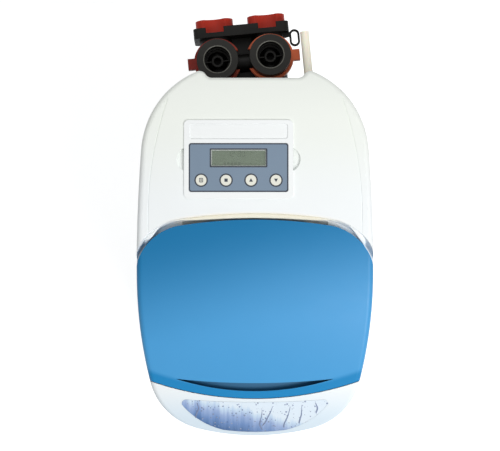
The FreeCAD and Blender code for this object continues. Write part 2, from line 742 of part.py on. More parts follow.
def rounded(x, y, radius):
    """The outline of a rectangle with round corners, for draw."""
    (left, right), (low, high) = x, y
    return [
        (right - radius, low),
        (right, low + radius, radius),
        (right, high - radius),
        (right - radius, high, radius),
        (left + radius, high),
        (left, high - radius, radius),
        (left, low + radius),
        (left + radius, low, radius),
    ]


def part(label, *shapes):
    """A finished piece, under the name of its file."""
    piece = shapes[0]
    if len(shapes) > 1:
        piece = doc.addObject("Part::Compound", label + "_group")
        piece.Links = list(shapes)
    piece.Label = label
    parts.append(piece)


# Outline and side view shared by the cover, the lid and the cabinet


def outline_half(body, name, height, inset):
    """Right half of the outline from above, drawn in by inset, as tangent arcs closed along the middle."""
    wide = s.cover_width / 2
    end = s.cover_depth / 2
    corner_y = float(end - s.corner_back)
    side = float(s.side_radius), float(wide - s.side_radius), float(s.widest_y)
    front = float(s.front_side_radius), float(wide - s.front_side_radius), float(s.widest_y)
    corner_r = float(s.corner_radius)
    reach = side[0] - corner_r
    corner = corner_r, side[1] + math.sqrt(reach**2 - (corner_y - side[2]) ** 2), corner_y
    shoulder_y = float(end - s.shoulder_radius)
    reach = corner_r - float(s.shoulder_radius)
    shoulder_x = corner[1] + math.sqrt(reach**2 - (shoulder_y - corner_y) ** 2)
    shoulder = float(s.shoulder_radius), shoulder_x, shoulder_y
    foot_y = float(end - s.notch_depth + s.notch_radius)
    reach = float(s.notch_radius + s.shoulder_radius)
    foot = float(s.notch_radius), shoulder_x - math.sqrt(reach**2 - (foot_y - shoulder_y) ** 2), foot_y
    nose = float(s.nose_radius), 0.0, float(s.nose_radius - end)
    # the front corner touches the front side from within and the nose from within
    far, near = front[0] - float(s.nose_corner_radius), nose[0] - float(s.nose_corner_radius)
    between = math.hypot(nose[1] - front[1], nose[2] - front[2])
    step = (far**2 - near**2 + between**2) / (2 * between)
    off = math.sqrt(far**2 - step**2)
    ux, uy = (nose[1] - front[1]) / between, (nose[2] - front[2]) / between
    front_corner = (
        float(s.nose_corner_radius),
        front[1] + ux * step + uy * off,
        front[2] + uy * step - ux * off,
    )
    sketch = new_sketch(body, name, "XY_Plane", height)
    circles = [foot, shoulder, corner, side, front, front_corner, nose]
    bends = [1, -1, -1, -1, -1, -1, -1]
    depth = float(inset)
    radii = [c[0] + depth * bend for c, bend in zip(circles, bends)]
    flat_y = float(end - s.notch_depth) - depth
    joints = [Vector(foot[1], flat_y, 0)]
    for index in range(len(circles) - 1):
        a, b = circles[index], circles[index + 1]
        direction = Vector(b[1] - a[1], b[2] - a[2], 0).normalize()
        if bends[index] != bends[index + 1]:
            turn = direction
        elif a[0] < b[0]:
            turn = -direction
        else:
            turn = direction
        joints.append(Vector(a[1], a[2], 0) + turn * radii[index])
    joints.append(Vector(0, nose[2] - radii[-1], 0))
    sketch.addGeometry(Part.LineSegment(Vector(0, flat_y, 0), joints[0]))
    for index, circle in enumerate(circles):
        centre = Vector(circle[1], circle[2], 0)
        ends = [joints[index], joints[index + 1]]
        if bends[index] < 0:
            ends.reverse()
        angles = [math.atan2(p.y - centre.y, p.x - centre.x) for p in ends]
        ring = Part.Circle(centre, Vector(0, 0, 1), radii[index])
        sketch.addGeometry(Part.ArcOfCircle(ring, *angles))
    sketch.addGeometry(Part.LineSegment(joints[-1], Vector(0, flat_y, 0)))
    # a right-hand arc is stored backwards, so its first end comes second
    enters = [1] + [1 if bend > 0 else 2 for bend in bends] + [1]
    leaves = [2] + [2 if bend > 0 else 1 for bend in bends] + [2]
    for index in range(len(bends)):
        constrain(sketch, "Tangent", index, leaves[index], index + 1, enters[index + 1])
    constrain(sketch, "Coincident", len(bends), leaves[-2], len(bends) + 1, 1)
    constrain(sketch, "Coincident", len(bends) + 1, 2, 0, 1)
    constrain(sketch, "PointOnObject", 0, 1, -2)
    constrain(sketch, "PointOnObject", len(bends) + 1, 1, -2)
    constrain(sketch, "PointOnObject", len(bends), 3, -2)
    constrain(sketch, "Horizontal", 0)
    named = (
        s.notch_radius + inset,
        s.shoulder_radius - inset,
        s.corner_radius - inset,
        s.side_radius - inset,
        s.front_side_radius - inset,
        s.nose_corner_radius - inset,
        s.nose_radius - inset,
    )
    for index, radius in enumerate(named):
        constrain(sketch, "Radius", index + 1, size=radius)
    constrain(sketch, "DistanceY", -1, 1, 0, 1, size=end - s.notch_depth - inset)
    constrain(sketch, "DistanceY", -1, 1, len(bends) + 1, 1, size=inset - end)
    constrain(sketch, "DistanceX", -1, 1, 4, 1, size=wide - inset)
    constrain(sketch, "DistanceY", -1, 1, 4, 1, size=s.widest_y)
    constrain(sketch, "DistanceY", -1, 1, 4, 3, size=s.widest_y)
    constrain(sketch, "DistanceY", -1, 1, 3, 3, size=end - s.corner_back)
    constrain(sketch, "DistanceY", -1, 1, 2, 3, size=end - s.shoulder_radius)
    solved = sketch.solve()
    if solved != 0:
        raise RuntimeError("outline %s does not solve: %d" % (name, solved))
    return sketch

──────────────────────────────

Objective – Reproduce the listing above verbatim, from first line to last.

Exercise result –
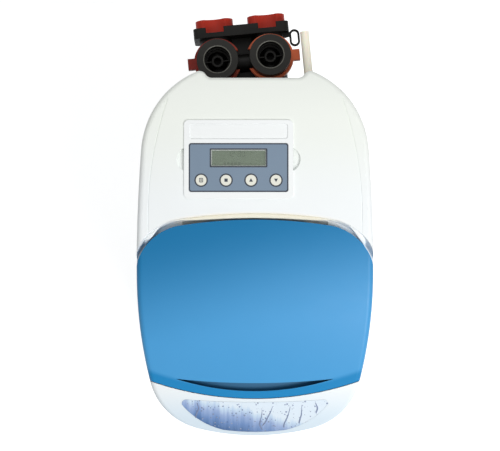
The FreeCAD and Blender code for this object continues. Write part 2, from line 742 of part.py on. More parts follow.
def rounded(x, y, radius):
    """The outline of a rectangle with round corners, for draw."""
    (left, right), (low, high) = x, y
    return [
        (right - radius, low),
        (right, low + radius, radius),
        (right, high - radius),
        (right - radius, high, radius),
        (left + radius, high),
        (left, high - radius, radius),
        (left, low + radius),
        (left + radius, low, radius),
    ]


def part(label, *shapes):
    """A finished piece, under the name of its file."""
    piece = shapes[0]
    if len(shapes) > 1:
        piece = doc.addObject("Part::Compound", label + "_group")
        piece.Links = list(shapes)
    piece.Label = label
    parts.append(piece)


# Outline and side view shared by the cover, the lid and the cabinet


def outline_half(body, name, height, inset):
    """Right half of the outline from above, drawn in by inset, as tangent arcs closed along the middle."""
    wide = s.cover_width / 2
    end = s.cover_depth / 2
    corner_y = float(end - s.corner_back)
    side = float(s.side_radius), float(wide - s.side_radius), float(s.widest_y)
    front = float(s.front_side_radius), float(wide - s.front_side_radius), float(s.widest_y)
    corner_r = float(s.corner_radius)
    reach = side[0] - corner_r
    corner = corner_r, side[1] + math.sqrt(reach**2 - (corner_y - side[2]) ** 2), corner_y
    shoulder_y = float(end - s.shoulder_radius)
    reach = corner_r - float(s.shoulder_radius)
    shoulder_x = corner[1] + math.sqrt(reach**2 - (shoulder_y - corner_y) ** 2)
    shoulder = float(s.shoulder_radius), shoulder_x, shoulder_y
    foot_y = float(end - s.notch_depth + s.notch_radius)
    reach = float(s.notch_radius + s.shoulder_radius)
    foot = float(s.notch_radius), shoulder_x - math.sqrt(reach**2 - (foot_y - shoulder_y) ** 2), foot_y
    nose = float(s.nose_radius), 0.0, float(s.nose_radius - end)
    # the front corner touches the front side from within and the nose from within
    far, near = front[0] - float(s.nose_corner_radius), nose[0] - float(s.nose_corner_radius)
    between = math.hypot(nose[1] - front[1], nose[2] - front[2])
    step = (far**2 - near**2 + between**2) / (2 * between)
    off = math.sqrt(far**2 - step**2)
    ux, uy = (nose[1] - front[1]) / between, (nose[2] - front[2]) / between
    front_corner = (
        float(s.nose_corner_radius),
        front[1] + ux * step + uy * off,
        front[2] + uy * step - ux * off,
    )
    sketch = new_sketch(body, name, "XY_Plane", height)
    circles = [foot, shoulder, corner, side, front, front_corner, nose]
    bends = [1, -1, -1, -1, -1, -1, -1]
    depth = float(inset)
    radii = [c[0] + depth * bend for c, bend in zip(circles, bends)]
    flat_y = float(end - s.notch_depth) - depth
    joints = [Vector(foot[1], flat_y, 0)]
    for index in range(len(circles) - 1):
        a, b = circles[index], circles[index + 1]
        direction = Vector(b[1] - a[1], b[2] - a[2], 0).normalize()
        if bends[index] != bends[index + 1]:
            turn = direction
        elif a[0] < b[0]:
            turn = -direction
        else:
            turn = direction
        joints.append(Vector(a[1], a[2], 0) + turn * radii[index])
    joints.append(Vector(0, nose[2] - radii[-1], 0))
    sketch.addGeometry(Part.LineSegment(Vector(0, flat_y, 0), joints[0]))
    for index, circle in enumerate(circles):
        centre = Vector(circle[1], circle[2], 0)
        ends = [joints[index], joints[index + 1]]
        if bends[index] < 0:
            ends.reverse()
        angles = [math.atan2(p.y - centre.y, p.x - centre.x) for p in ends]
        ring = Part.Circle(centre, Vector(0, 0, 1), radii[index])
        sketch.addGeometry(Part.ArcOfCircle(ring, *angles))
    sketch.addGeometry(Part.LineSegment(joints[-1], Vector(0, flat_y, 0)))
    # a right-hand arc is stored backwards, so its first end comes second
    enters = [1] + [1 if bend > 0 else 2 for bend in bends] + [1]
    leaves = [2] + [2 if bend > 0 else 1 for bend in bends] + [2]
    for index in range(len(bends)):
        constrain(sketch, "Tangent", index, leaves[index], index + 1, enters[index + 1])
    constrain(sketch, "Coincident", len(bends), leaves[-2], len(bends) + 1, 1)
    constrain(sketch, "Coincident", len(bends) + 1, 2, 0, 1)
    constrain(sketch, "PointOnObject", 0, 1, -2)
    constrain(sketch, "PointOnObject", len(bends) + 1, 1, -2)
    constrain(sketch, "PointOnObject", len(bends), 3, -2)
    constrain(sketch, "Horizontal", 0)
    named = (
        s.notch_radius + inset,
        s.shoulder_radius - inset,
        s.corner_radius - inset,
        s.side_radius - inset,
        s.front_side_radius - inset,
        s.nose_corner_radius - inset,
        s.nose_radius - inset,
    )
    for index, radius in enumerate(named):
        constrain(sketch, "Radius", index + 1, size=radius)
    constrain(sketch, "DistanceY", -1, 1, 0, 1, size=end - s.notch_depth - inset)
    constrain(sketch, "DistanceY", -1, 1, len(bends) + 1, 1, size=inset - end)
    constrain(sketch, "DistanceX", -1, 1, 4, 1, size=wide - inset)
    constrain(sketch, "DistanceY", -1, 1, 4, 1, size=s.widest_y)
    constrain(sketch, "DistanceY", -1, 1, 4, 3, size=s.widest_y)
    constrain(sketch, "DistanceY", -1, 1, 3, 3, size=end - s.corner_back)
    constrain(sketch, "DistanceY", -1, 1, 2, 3, size=end - s.shoulder_radius)
    solved = sketch.solve()
    if solved != 0:
        raise RuntimeError("outline %s does not solve: %d" % (name, solved))
    return sketch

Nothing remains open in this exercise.